We tend to operate on auto-pilot under extreme stress, so if you practice that way and you ever have to respond to a potential threat, you may end up with a cocked revolver in your hand without ever making the deliberate decision to cock it. Your potential threat is, more likely than not going to turn out to be a false alarm or a situation that doesn’t require you to fire the gun. So now you have to manually decock the gun while you’re all amped up on adrenaline, presenting a whole new opportunity for an unintentional discharge.
There is also the legal issue to consider. I’m no expert in this area, but it’s a topic that Massad Ayoob has written about extensively over the years. The possibility exists that you could become involved in a justifiable shooting, and instead of trying to convince a jury that your actions were intentional but unjustified, an over-eager prosecutor could use that light single action trigger to allege that you fired accidentally, and then get a conviction for manslaughter or negligent homicide. It sounds far fetched, but it’s happened more than once, and it’s definitely worth taking into account.

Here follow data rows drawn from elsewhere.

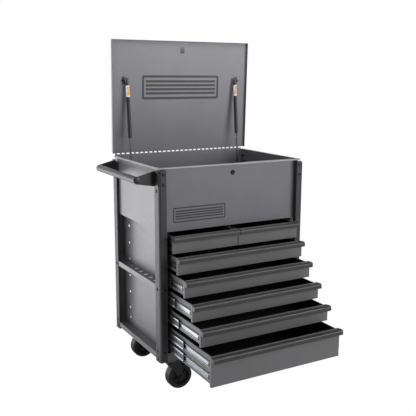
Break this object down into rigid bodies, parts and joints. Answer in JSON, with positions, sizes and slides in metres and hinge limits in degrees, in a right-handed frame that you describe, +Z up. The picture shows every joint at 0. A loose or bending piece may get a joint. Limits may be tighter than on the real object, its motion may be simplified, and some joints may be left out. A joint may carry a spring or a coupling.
{
  "type": "rolling tool chest",
  "caption": "Steel tool chest on casters: slide-out drawers under a lidded top box held open by gas struts, side push handle and side shelves.",
  "frame": {"origin": "on the floor, under the middle of the cabinet", "axes": "+Z up, -Y out of the drawers' front, +X to the right seen from the front"},
  "size_m": [0.9075, 0.979, 1.6807],
  "materials": {
    "panel_paint": "fine satin powder coat, mid grey",
    "post_paint": "satin powder coat, charcoal",
    "grip_paint": "satin powder coat, dark grey",
    "drawer_paint": "fine satin powder coat, mid grey",
    "pull_paint": "satin coat, dark grey",
    "black_metal": "semi-gloss black",
    "zinc": "bright zinc plate",
    "chrome": "polished",
    "tyre": "black rubber, moulded"
  },
  "bodies": {
    "cabinet": {"post_front_left": "post_paint", "post_front_right": "post_paint", "post_rear_left": "post_paint", "post_rear_right": "post_paint", "side_wall_left": "panel_paint", "side_wall_right": "panel_paint", "box_side_left": "panel_paint", "box_side_right": "panel_paint", "front_panel": "panel_paint", "box_floor": "panel_paint", "back_panel": "panel_paint", "base_pan": "panel_paint", "mid_shelf_left": "panel_paint", "mid_shelf_right": "panel_paint", "drawer_divider": "panel_paint", "handle_bar": "grip_paint", "handle_brackets": "black_metal", "lock_housing": "chrome", "hinge_leaf_cabinet": "zinc", "strut_brackets": "black_metal", "slide_rails": "zinc", "slide_screws": "zinc", "frame_bolts": "black_metal", "caster_plates": "zinc", "rigid_caster_rigs": "black_metal"},
    "lid": {"lid_panel": "panel_paint", "hinge_leaf_lid": "zinc", "lid_striker": "zinc", "strut_studs": "black_metal"},
    "lock": {"lock_core": "chrome"},
    "strut_rod_left": {"strut_rod_left": "chrome"},
    "strut_tube_left": {"strut_tube_left": "black_metal"},
    "drawer_1_left": {"drawer_1_left": "drawer_paint", "handle_1_left": "pull_paint"},
    "strut_rod_right": {"strut_rod_right": "chrome"},
    "strut_tube_right": {"strut_tube_right": "black_metal"},
    "drawer_1_right": {"drawer_1_right": "drawer_paint", "handle_1_right": "pull_paint"},
    "drawer_2": {"drawer_2": "drawer_paint", "handle_2": "pull_paint"},
    "slide_mid_2": {"slide_mid_2": "zinc"},
    "drawer_3": {"drawer_3": "drawer_paint", "handle_3": "pull_paint"},
    "slide_mid_3": {"slide_mid_3": "zinc"},
    "drawer_4": {"drawer_4": "drawer_paint", "handle_4": "pull_paint"},
    "slide_mid_4": {"slide_mid_4": "zinc"},
    "drawer_5": {"drawer_5": "drawer_paint", "handle_5": "pull_paint"},
    "slide_mid_5": {"slide_mid_5": "zinc"},
    "drawer_6": {"drawer_6": "drawer_paint", "handle_6": "pull_paint"},
    "slide_mid_6": {"slide_mid_6": "zinc"},
    "caster_fork_front": {"caster_fork_front": "black_metal"},
    "wheel_front_left": {"wheel_front_left": "tyre"},
    "wheel_front_right": {"wheel_front_right": "tyre"},
    "caster_fork_rear": {"caster_fork_rear": "black_metal"},
    "wheel_rear_left": {"wheel_rear_left": "tyre"},
    "wheel_rear_right": {"wheel_rear_right": "tyre"}
  },
  "joints": [
    {"name": "lid_hinge", "type": "hinge", "parent": "cabinet", "child": "lid", "pos_m": [0, 0.284, 1.098], "axis": [1, 0, 0], "range_deg": [0, 88]},
    {"name": "strut_pivot_left", "type": "hinge", "parent": "cabinet", "child": "strut_rod_left", "pos_m": [-0.32, 0.215, 1.032], "axis": [1, 0, 0], "range_deg": [0, 89]},
    {"name": "strut_stroke_left", "type": "slide", "parent": "strut_rod_left", "child": "strut_tube_left", "axis": [0, 0.0938, 0.9956], "range_m": [-0.139, 0]},
    {"name": "strut_pivot_right", "type": "hinge", "parent": "cabinet", "child": "strut_rod_right", "pos_m": [0.32, 0.215, 1.032], "axis": [1, 0, 0], "range_deg": [0, 89]},
    {"name": "strut_stroke_right", "type": "slide", "parent": "strut_rod_right", "child": "strut_tube_right", "axis": [0, 0.0938, 0.9956], "range_m": [-0.139, 0]},
    {"name": "lock_turn", "type": "hinge", "parent": "cabinet", "child": "lock", "pos_m": [0, -0.247, 1.053], "axis": [0, 1, 0], "range_deg": [0, 90]},
    {"name": "drawer_1_left_slide", "type": "slide", "parent": "cabinet", "child": "drawer_1_left", "axis": [0, -1, 0], "range_m": [-0.0567, 0.273]},
    {"name": "drawer_1_right_slide", "type": "slide", "parent": "cabinet", "child": "drawer_1_right", "axis": [0, -1, 0], "range_m": [-0.0567, 0.273]},
    {"name": "drawer_2_slide", "type": "slide", "parent": "cabinet", "child": "drawer_2", "axis": [0, -1, 0], "range_m": [-0.1017, 0.338]},
    {"name": "slide_mid_2_travel", "type": "slide", "parent": "cabinet", "child": "slide_mid_2", "axis": [0, -1, 0], "range_m": [-0.0515, 0.1695]},
    {"name": "drawer_3_slide", "type": "slide", "parent": "cabinet", "child": "drawer_3", "axis": [0, -1, 0], "range_m": [-0.1697, 0.27]},
    {"name": "slide_mid_3_travel", "type": "slide", "parent": "cabinet", "child": "slide_mid_3", "axis": [0, -1, 0], "range_m": [-0.0855, 0.1355]},
    {"name": "drawer_4_slide", "type": "slide", "parent": "cabinet", "child": "drawer_4", "axis": [0, -1, 0], "range_m": [-0.2427, 0.197]},
    {"name": "slide_mid_4_travel", "type": "slide", "parent": "cabinet", "child": "slide_mid_4", "axis": [0, -1, 0], "range_m": [-0.122, 0.099]},
    {"name": "drawer_5_slide", "type": "slide", "parent": "cabinet", "child": "drawer_5", "axis": [0, -1, 0], "range_m": [-0.3197, 0.12]},
    {"name": "slide_mid_5_travel", "type": "slide", "parent": "cabinet", "child": "slide_mid_5", "axis": [0, -1, 0], "range_m": [-0.1605, 0.0605]},
    {"name": "drawer_6_slide", "type": "slide", "parent": "cabinet", "child": "drawer_6", "axis": [0, -1, 0], "range_m": [-0.4117, 0.028]},
    {"name": "slide_mid_6_travel", "type": "slide", "parent": "cabinet", "child": "slide_mid_6", "axis": [0, -1, 0], "range_m": [-0.2065, 0.0145]},
    {"name": "swivel_front_left", "type": "hinge", "parent": "cabinet", "child": "caster_fork_front", "pos_m": [-0.31, -0.214, 0.148], "axis": [0, 0, 1], "continuous": true},
    {"name": "roll_front_left", "type": "hinge", "parent": "caster_fork_front", "child": "wheel_front_left", "pos_m": [-0.274, -0.214, 0.0635], "axis": [0, 1, 0], "continuous": true},
    {"name": "roll_front_right", "type": "hinge", "parent": "cabinet", "child": "wheel_front_right", "pos_m": [0.31, -0.214, 0.0635], "axis": [0, 1, 0], "continuous": true},
    {"name": "swivel_rear_left", "type": "hinge", "parent": "cabinet", "child": "caster_fork_rear", "pos_m": [-0.31, 0.214, 0.148], "axis": [0, 0, 1], "continuous": true},
    {"name": "roll_rear_left", "type": "hinge", "parent": "caster_fork_rear", "child": "wheel_rear_left", "pos_m": [-0.274, 0.214, 0.0635], "axis": [0, 1, 0], "continuous": true},
    {"name": "roll_rear_right", "type": "hinge", "parent": "cabinet", "child": "wheel_rear_right", "pos_m": [0.31, 0.214, 0.0635], "axis": [0, 1, 0], "continuous": true}
  ],
  "couplings": [
    {"joint": "strut_pivot_left", "follows": "lid_hinge", "ratio": 0.976},
    {"joint": "strut_stroke_left", "follows": "lid_hinge", "m_per_rad": -0.0859},
    {"joint": "strut_pivot_right", "follows": "lid_hinge", "ratio": 0.976},
    {"joint": "strut_stroke_right", "follows": "lid_hinge", "m_per_rad": -0.0859},
    {"joint": "slide_mid_2_travel", "follows": "drawer_2_slide", "ratio": 0.5},
    {"joint": "slide_mid_3_travel", "follows": "drawer_3_slide", "ratio": 0.5},
    {"joint": "slide_mid_4_travel", "follows": "drawer_4_slide", "ratio": 0.5},
    {"joint": "slide_mid_5_travel", "follows": "drawer_5_slide", "ratio": 0.5},
    {"joint": "slide_mid_6_travel", "follows": "drawer_6_slide", "ratio": 0.5}
  ]
}
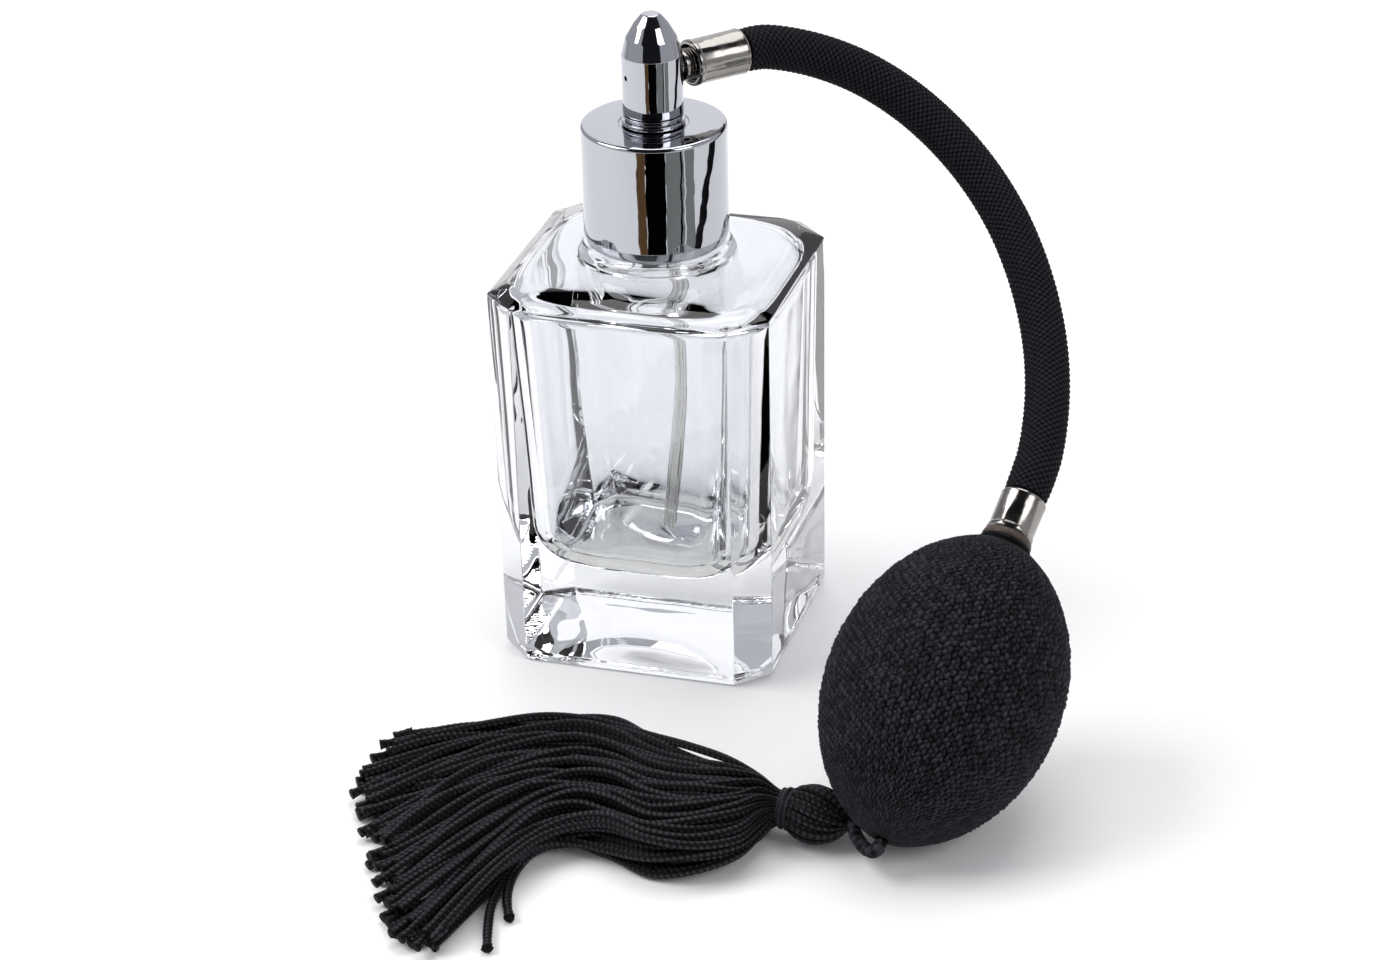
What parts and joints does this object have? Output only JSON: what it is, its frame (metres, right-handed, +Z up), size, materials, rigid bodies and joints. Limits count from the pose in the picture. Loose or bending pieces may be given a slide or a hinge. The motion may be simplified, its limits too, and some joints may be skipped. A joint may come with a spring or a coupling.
{
  "type": "bulb perfume atomiser",
  "caption": "Thick square glass perfume bottle with cut corners, a chromed screw-on spray head and a knitted squeeze bulb with a tassel on a braided air hose.",
  "frame": {"origin": "centre of the bottle's underside, on the table", "axes": "+Z up along the bottle, +X along its wide face to the side where the bulb lies, -Y to the front"},
  "size_m": [0.1078, 0.1348, 0.1052],
  "materials": {
    "glass": "clear polished",
    "chrome": "mirror",
    "nickel": "satin nickel plate",
    "brass": "turned",
    "steel": "polished",
    "white_plastic": "moulded",
    "clear_tube": "translucent",
    "black_rubber": "matt",
    "brown_rubber": "matt",
    "hose_yarn": "braided",
    "knit_yarn": "knitted",
    "tassel_yarn": "twisted strands"
  },
  "bodies": {
    "bottle": {"glass_bottle": "glass"},
    "gasket": {"neck_gasket": "brown_rubber"},
    "spray_head": {"head_plug": "white_plastic", "dip_tube_socket": "white_plastic", "dip_tube": "clear_tube", "stem_tube": "brass"},
    "collar": {"collar_shell": "chrome", "threaded_insert": "white_plastic"},
    "nozzle": {"swivel_ring": "chrome", "nozzle_body": "chrome", "spray_jet": "brass", "hose_nipple": "nickel", "upper_ferrule": "nickel", "hose_braid": "hose_yarn", "hose_inner_tube": "black_rubber"},
    "bulb": {"lower_ferrule": "nickel", "bulb_connector": "brass", "bulb_lip_ring": "brown_rubber", "knit_cover": "knit_yarn", "rubber_bulb": "black_rubber", "intake_valve_body": "brass"},
    "thumb_wall": {"cover_thumb_patch": "knit_yarn", "bulb_thumb_wall": "black_rubber"},
    "valve_ball": {"intake_valve_ball": "steel"},
    "tassel_loop": {"tassel_cord": "tassel_yarn", "tassel_head": "tassel_yarn", "tassel_binding": "tassel_yarn"},
    "tassel": {"tassel_skirt": "tassel_yarn"}
  },
  "joints": [
    {"name": "head_lift", "type": "slide", "parent": "bottle", "child": "gasket", "axis": [0, 0, 1], "range_m": [0, 0.07]},
    {"name": "thread_rise", "type": "slide", "parent": "gasket", "child": "spray_head", "axis": [0, 0, 1], "range_m": [0, 0.0045]},
    {"name": "collar_turn", "type": "hinge", "parent": "spray_head", "child": "collar", "pos_m": [0, 0, 0.078], "axis": [0, 0, 1], "range_deg": [0, 540]},
    {"name": "nozzle_swivel", "type": "hinge", "parent": "spray_head", "child": "nozzle", "pos_m": [0, 0, 0.088], "axis": [0, 0, 1], "continuous": true},
    {"name": "hose_flex", "type": "hinge", "parent": "nozzle", "child": "bulb", "pos_m": [0.0525, 0.0169, 0.0694], "axis": [-1, 0, 0], "range_deg": [0, 35], "stiffness_Nm_per_rad": 0.08, "deforming": ["hose_braid", "hose_inner_tube"]},
    {"name": "bulb_squeeze", "type": "slide", "parent": "bulb", "child": "thumb_wall", "axis": [0.1179, 0.5452, -0.83], "range_m": [0, 0.01], "stiffness_N_per_m": 600},
    {"name": "intake_valve", "type": "slide", "parent": "bulb", "child": "valve_ball", "axis": [0.1754, 0.8113, 0.5577], "range_m": [0, 0.0015]},
    {"name": "tassel_swing", "type": "hinge", "parent": "bulb", "child": "tassel_loop", "pos_m": [0.05362, -0.06947, 0.00614], "axis": [0, 0, 1], "range_deg": [0, 70]},
    {"name": "tassel_lift", "type": "hinge", "parent": "tassel_loop", "child": "tassel", "pos_m": [0.0358, -0.0619, 0.0078], "axis": [-0.0698, 0.9976, 0], "range_deg": [0, 45]}
  ],
  "couplings": [
    {"joint": "collar_turn", "follows": "thread_rise", "rad_per_m": 2094.3}
  ]
}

For most people, I think the best thing to do is either buy a double action only revolver or have a gunsmith remove the hammer spur and convert the gun to double action only. I know it’s kind of funny looking without a hammer, but you’ll get over it. If you do keep that single action capability at least do your very best to ignore it because putting a hole where there should not be one is a lot more likely than picking off a terrorist at 50 yards.